## [Problem]
Below are the records; copy each line in them that holds the word "code".
+---+
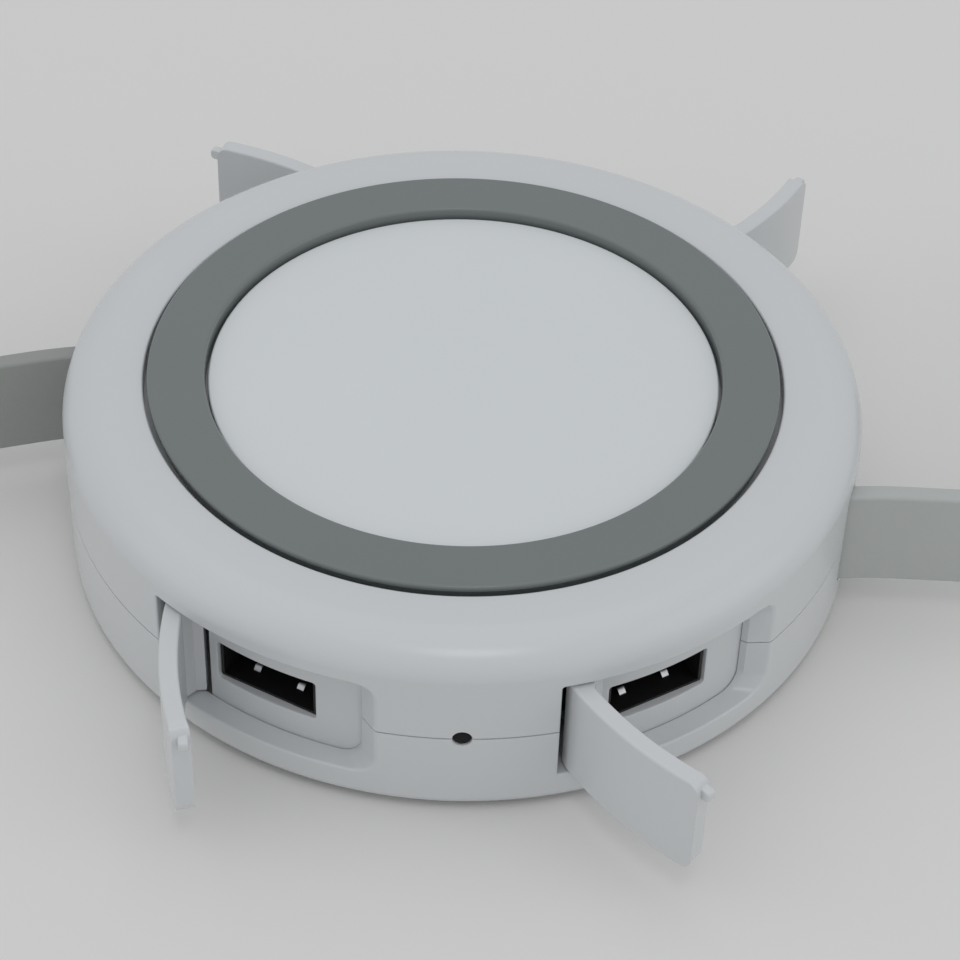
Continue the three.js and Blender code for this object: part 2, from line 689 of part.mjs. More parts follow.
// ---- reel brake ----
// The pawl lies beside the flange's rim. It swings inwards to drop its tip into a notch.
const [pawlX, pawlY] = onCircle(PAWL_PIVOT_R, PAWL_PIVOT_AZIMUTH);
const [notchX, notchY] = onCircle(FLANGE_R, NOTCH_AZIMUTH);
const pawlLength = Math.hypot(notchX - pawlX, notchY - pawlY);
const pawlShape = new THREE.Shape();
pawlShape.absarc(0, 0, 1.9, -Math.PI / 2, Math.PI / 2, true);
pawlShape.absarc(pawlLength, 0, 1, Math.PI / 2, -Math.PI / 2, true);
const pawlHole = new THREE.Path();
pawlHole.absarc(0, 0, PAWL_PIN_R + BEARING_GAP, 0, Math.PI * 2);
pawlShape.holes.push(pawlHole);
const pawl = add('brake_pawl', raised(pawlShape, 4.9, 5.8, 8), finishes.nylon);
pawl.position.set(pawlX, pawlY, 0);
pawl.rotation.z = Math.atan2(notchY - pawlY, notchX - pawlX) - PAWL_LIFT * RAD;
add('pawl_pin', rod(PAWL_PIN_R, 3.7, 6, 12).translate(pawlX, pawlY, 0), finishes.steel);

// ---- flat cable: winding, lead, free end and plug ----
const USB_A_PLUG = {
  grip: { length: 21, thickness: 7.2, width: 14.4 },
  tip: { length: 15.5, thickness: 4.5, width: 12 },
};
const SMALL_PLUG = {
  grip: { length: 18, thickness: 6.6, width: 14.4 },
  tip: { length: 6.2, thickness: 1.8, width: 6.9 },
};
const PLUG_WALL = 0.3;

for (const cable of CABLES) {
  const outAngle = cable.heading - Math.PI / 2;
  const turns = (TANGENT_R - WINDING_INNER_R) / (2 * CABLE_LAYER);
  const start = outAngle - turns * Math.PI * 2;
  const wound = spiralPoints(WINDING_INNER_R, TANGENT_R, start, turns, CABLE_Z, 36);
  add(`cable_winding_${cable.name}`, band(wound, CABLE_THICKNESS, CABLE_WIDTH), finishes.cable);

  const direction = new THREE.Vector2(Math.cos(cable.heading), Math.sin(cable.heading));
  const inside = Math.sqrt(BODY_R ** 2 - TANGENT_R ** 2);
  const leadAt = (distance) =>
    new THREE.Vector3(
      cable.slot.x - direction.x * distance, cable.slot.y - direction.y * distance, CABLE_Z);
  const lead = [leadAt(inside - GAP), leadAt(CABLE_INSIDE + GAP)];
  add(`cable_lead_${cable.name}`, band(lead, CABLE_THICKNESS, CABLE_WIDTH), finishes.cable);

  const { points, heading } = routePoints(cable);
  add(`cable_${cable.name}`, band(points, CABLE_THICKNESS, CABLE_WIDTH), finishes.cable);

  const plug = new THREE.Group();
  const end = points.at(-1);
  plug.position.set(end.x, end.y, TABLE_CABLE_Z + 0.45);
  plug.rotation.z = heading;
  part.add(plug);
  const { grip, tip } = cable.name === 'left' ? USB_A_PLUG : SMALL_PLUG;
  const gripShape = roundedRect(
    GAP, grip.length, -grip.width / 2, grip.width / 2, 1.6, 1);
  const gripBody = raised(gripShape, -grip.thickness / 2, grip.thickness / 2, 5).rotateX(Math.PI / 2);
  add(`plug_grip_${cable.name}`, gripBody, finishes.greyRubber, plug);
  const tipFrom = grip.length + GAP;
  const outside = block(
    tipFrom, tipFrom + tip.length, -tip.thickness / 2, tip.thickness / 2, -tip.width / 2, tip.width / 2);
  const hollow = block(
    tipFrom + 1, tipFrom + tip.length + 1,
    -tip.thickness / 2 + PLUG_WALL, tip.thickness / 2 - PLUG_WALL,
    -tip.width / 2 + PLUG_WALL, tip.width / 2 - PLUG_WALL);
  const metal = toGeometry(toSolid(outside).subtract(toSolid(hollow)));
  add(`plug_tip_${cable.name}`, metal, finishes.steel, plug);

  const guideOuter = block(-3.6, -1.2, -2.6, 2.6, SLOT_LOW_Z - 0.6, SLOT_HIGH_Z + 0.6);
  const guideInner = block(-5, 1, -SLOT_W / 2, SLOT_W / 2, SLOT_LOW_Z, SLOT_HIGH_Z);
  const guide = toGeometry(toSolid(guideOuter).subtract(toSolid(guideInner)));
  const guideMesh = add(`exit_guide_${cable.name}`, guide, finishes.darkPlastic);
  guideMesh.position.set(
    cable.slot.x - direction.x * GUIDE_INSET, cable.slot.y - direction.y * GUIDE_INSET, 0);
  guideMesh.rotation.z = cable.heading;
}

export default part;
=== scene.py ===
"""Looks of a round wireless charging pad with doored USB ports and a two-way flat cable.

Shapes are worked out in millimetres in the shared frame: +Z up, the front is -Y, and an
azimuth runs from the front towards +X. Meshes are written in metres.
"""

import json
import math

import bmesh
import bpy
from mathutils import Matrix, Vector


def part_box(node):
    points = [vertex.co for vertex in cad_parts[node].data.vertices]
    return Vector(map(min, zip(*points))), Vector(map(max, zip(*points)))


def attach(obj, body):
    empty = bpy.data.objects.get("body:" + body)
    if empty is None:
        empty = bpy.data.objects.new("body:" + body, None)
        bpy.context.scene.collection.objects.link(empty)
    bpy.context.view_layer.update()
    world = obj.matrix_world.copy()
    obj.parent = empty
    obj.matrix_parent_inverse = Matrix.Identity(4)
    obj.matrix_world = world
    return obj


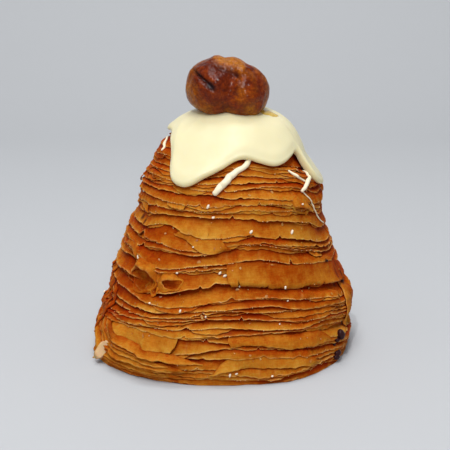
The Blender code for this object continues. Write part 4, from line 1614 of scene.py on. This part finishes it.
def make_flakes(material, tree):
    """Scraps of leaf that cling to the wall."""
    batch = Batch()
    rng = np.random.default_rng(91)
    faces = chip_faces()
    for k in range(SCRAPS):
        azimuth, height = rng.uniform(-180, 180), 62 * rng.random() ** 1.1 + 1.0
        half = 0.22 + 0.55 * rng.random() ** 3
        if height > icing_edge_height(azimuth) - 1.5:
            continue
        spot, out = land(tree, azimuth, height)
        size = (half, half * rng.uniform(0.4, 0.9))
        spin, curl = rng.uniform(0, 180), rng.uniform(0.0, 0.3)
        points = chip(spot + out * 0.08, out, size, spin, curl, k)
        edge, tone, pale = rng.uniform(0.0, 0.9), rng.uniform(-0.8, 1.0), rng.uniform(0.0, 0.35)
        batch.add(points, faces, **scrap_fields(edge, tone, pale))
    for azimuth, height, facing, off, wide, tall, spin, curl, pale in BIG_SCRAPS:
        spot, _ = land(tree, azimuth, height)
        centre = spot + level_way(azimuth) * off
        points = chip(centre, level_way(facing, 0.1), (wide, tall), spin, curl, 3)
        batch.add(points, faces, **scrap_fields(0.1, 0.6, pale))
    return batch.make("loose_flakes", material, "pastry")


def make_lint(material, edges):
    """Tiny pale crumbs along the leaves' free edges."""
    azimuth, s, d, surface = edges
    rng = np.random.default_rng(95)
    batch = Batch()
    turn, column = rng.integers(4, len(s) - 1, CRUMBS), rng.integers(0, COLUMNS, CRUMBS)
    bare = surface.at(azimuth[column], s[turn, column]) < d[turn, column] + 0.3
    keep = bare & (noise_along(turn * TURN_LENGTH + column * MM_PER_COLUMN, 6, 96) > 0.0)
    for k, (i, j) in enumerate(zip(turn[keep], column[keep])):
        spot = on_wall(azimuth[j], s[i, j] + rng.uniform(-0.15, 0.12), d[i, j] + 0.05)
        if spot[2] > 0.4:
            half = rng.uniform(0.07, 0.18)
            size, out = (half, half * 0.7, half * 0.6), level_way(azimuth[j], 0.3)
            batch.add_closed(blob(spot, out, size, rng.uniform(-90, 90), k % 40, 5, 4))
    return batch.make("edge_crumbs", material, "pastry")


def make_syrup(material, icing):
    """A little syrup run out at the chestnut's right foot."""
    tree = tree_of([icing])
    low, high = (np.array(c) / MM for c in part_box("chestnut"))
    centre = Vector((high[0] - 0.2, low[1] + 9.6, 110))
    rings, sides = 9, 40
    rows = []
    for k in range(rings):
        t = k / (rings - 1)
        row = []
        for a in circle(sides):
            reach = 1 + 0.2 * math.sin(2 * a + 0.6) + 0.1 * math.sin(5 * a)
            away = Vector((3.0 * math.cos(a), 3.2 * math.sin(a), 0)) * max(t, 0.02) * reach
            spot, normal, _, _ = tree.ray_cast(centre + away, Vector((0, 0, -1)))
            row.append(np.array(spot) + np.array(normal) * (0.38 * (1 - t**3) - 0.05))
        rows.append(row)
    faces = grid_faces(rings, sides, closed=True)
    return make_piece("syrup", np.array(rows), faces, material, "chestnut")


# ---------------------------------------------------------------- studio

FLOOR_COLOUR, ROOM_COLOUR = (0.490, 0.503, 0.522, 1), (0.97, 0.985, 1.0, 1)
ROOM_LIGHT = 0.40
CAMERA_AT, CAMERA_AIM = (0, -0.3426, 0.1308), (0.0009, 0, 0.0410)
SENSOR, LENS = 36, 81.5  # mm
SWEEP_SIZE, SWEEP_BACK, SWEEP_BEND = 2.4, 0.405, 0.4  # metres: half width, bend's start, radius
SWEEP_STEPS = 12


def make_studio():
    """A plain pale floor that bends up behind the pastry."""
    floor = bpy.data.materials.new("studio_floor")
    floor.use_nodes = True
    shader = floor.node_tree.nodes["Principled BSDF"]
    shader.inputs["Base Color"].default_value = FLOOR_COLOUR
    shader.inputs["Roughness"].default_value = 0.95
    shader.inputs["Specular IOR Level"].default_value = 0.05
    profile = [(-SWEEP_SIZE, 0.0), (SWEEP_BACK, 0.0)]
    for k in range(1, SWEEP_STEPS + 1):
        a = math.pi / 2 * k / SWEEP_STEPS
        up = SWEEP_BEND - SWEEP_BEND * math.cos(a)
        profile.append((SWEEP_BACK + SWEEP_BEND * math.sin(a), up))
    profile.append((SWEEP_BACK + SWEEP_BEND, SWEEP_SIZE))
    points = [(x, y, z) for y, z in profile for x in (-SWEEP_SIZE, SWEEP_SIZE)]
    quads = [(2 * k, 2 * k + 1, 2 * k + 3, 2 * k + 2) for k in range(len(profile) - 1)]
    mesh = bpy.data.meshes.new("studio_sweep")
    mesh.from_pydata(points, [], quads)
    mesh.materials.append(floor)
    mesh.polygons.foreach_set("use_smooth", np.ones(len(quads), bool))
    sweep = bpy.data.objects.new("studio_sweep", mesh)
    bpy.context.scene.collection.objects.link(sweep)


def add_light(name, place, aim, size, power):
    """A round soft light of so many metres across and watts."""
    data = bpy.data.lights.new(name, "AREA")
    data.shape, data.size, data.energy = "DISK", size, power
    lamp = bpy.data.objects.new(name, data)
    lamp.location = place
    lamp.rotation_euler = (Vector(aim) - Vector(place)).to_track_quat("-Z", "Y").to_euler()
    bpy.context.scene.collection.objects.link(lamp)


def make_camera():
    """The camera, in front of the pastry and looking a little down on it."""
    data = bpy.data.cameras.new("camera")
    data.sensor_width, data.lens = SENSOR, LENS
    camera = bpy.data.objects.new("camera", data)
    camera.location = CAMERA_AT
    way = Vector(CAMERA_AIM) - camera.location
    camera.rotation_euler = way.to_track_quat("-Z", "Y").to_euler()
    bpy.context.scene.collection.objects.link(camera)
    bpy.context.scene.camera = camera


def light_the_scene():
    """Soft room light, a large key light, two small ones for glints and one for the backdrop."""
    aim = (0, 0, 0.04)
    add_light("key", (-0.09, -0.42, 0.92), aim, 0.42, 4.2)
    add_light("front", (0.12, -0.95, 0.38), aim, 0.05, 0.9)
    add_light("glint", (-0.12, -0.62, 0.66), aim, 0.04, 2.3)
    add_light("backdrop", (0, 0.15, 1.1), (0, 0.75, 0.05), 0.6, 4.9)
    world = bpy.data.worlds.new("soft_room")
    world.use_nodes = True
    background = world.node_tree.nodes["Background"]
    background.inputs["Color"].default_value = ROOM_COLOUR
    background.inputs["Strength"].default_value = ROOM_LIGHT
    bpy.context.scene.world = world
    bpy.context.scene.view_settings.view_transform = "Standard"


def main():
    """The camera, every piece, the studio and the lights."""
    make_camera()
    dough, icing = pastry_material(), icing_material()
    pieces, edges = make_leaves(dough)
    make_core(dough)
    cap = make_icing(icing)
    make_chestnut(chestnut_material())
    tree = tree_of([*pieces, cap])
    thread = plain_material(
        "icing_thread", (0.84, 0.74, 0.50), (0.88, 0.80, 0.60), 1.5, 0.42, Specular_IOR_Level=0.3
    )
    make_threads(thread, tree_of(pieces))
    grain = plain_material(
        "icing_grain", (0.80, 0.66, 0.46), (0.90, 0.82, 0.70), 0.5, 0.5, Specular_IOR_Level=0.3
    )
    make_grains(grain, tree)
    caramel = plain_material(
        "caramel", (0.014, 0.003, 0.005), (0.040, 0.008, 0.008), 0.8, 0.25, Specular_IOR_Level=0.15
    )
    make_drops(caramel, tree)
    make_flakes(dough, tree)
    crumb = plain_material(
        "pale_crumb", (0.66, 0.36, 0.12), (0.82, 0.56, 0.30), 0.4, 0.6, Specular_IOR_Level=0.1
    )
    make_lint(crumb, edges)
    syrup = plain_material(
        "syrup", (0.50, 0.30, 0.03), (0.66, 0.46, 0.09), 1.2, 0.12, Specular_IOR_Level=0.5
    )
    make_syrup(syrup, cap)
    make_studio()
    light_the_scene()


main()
+---+
## [The answer]
Continue the three.js and Blender code for this object: part 2, from line 689 of part.mjs. More parts follow.
The Blender code for this object continues. Write part 4, from line 1614 of scene.py on. This part finishes it.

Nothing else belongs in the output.